The JPMorgan story doesn’t look like it’s going away any time soon. The losses suffered by the bank keep getting bigger and bigger.  Insiders are now saying they’ve surpassed the initial $2 billion estimate by at least another $1 billion.

The Federal Reserve has stepped in. It’s set out to examine the scale of the losses and the size of the original bets. It’s also going to ask whether the American bank’s chief investment office took too many risks for a federally insured depository.

One thing is clear – a serious investigation is necessary. We can’t take JPMorgan’s claims at face value.

This is Jesse Eisinger of ProPublica:

“…when they are in trouble, banks will mislead the world about their financials. And some will lie. Richard S. Fuld Jr. of Lehman Brothers, E. Stanley O’Neal and Charles O. Prince of Citigroup all played down their banks’ exposures before their institutions took vast losses. Were they deliberately misleading? Because of the failures to investigate the financial crisis adequately, we still don’t know”.

There are real questions to be asked.  And Eisinger is right to ask them.

  • What did Jamie Dimon, JPMorgan’s chief executive, and Doug Braunstein, the bank’s chief financial officer, know about the bets and when did they know it?
  • How accurate were JPMorgan’s first-quarter earning claims?
  • Were execs at the top of JPMorgan being wholly truthful when discussing the chief investment office’s investments?
  • Were there other trades made by JPMorgan and when did those losses take place? And were the bank’s positions marked correctly?
  • Finally, JPMorgan recently changed a crucial measure of risk. Why? And was that adequately disclosed?

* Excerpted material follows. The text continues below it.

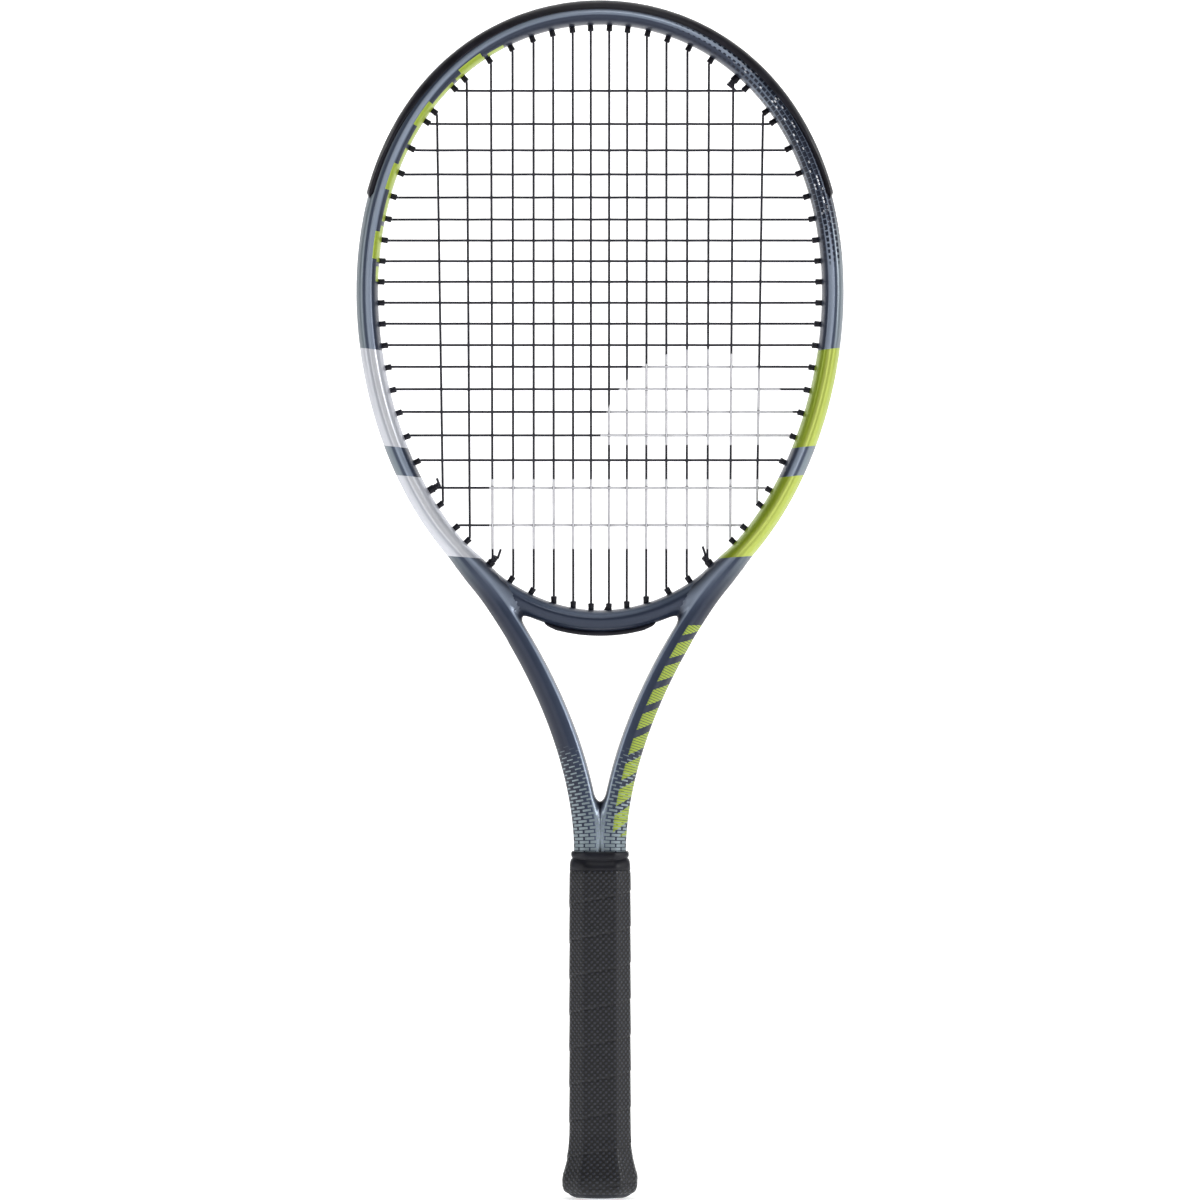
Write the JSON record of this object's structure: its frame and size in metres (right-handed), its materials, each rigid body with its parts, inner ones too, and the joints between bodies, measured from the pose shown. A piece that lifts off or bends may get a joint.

So many questions. So few answers.

The thing that underpins all of these suspicions is that the timings of this whole drama don’t stack up.

The Wall Street Journal and Bloomberg picked up on the ‘London Whale’ in early April.

At the time JPMorgan dismissed journalists’ questions. In its first-quarter earnings on April 13, Dimon and Braunstein called it a ‘tempest in a teapot’.

The bank maintains its main losses happened in late April and early May. But timings and statements are already being challenged by shareholders.  Two suits have already been filed, accusing the bank of grossly misrepresenting the trades.

The allegations are that the bank was bluffing all along. Fearing if news of their exposed position got out, losses would have ballooned. So, the claims go, JPMorgan dodged the questions. And so there are more questions.

Eisinger sums it up, arguing ‘how little true accountability there has been since the financial crisis. No top-tier banker has gone to prison for the many bank failures, the deceptive sales practices or the misrepresentations of the books. As a society, we have thrown up our hands at Too Big to Prosecute financial fraud.’

We need far greater accountability. And the questions posed here need to be answered. Any less would be criminal.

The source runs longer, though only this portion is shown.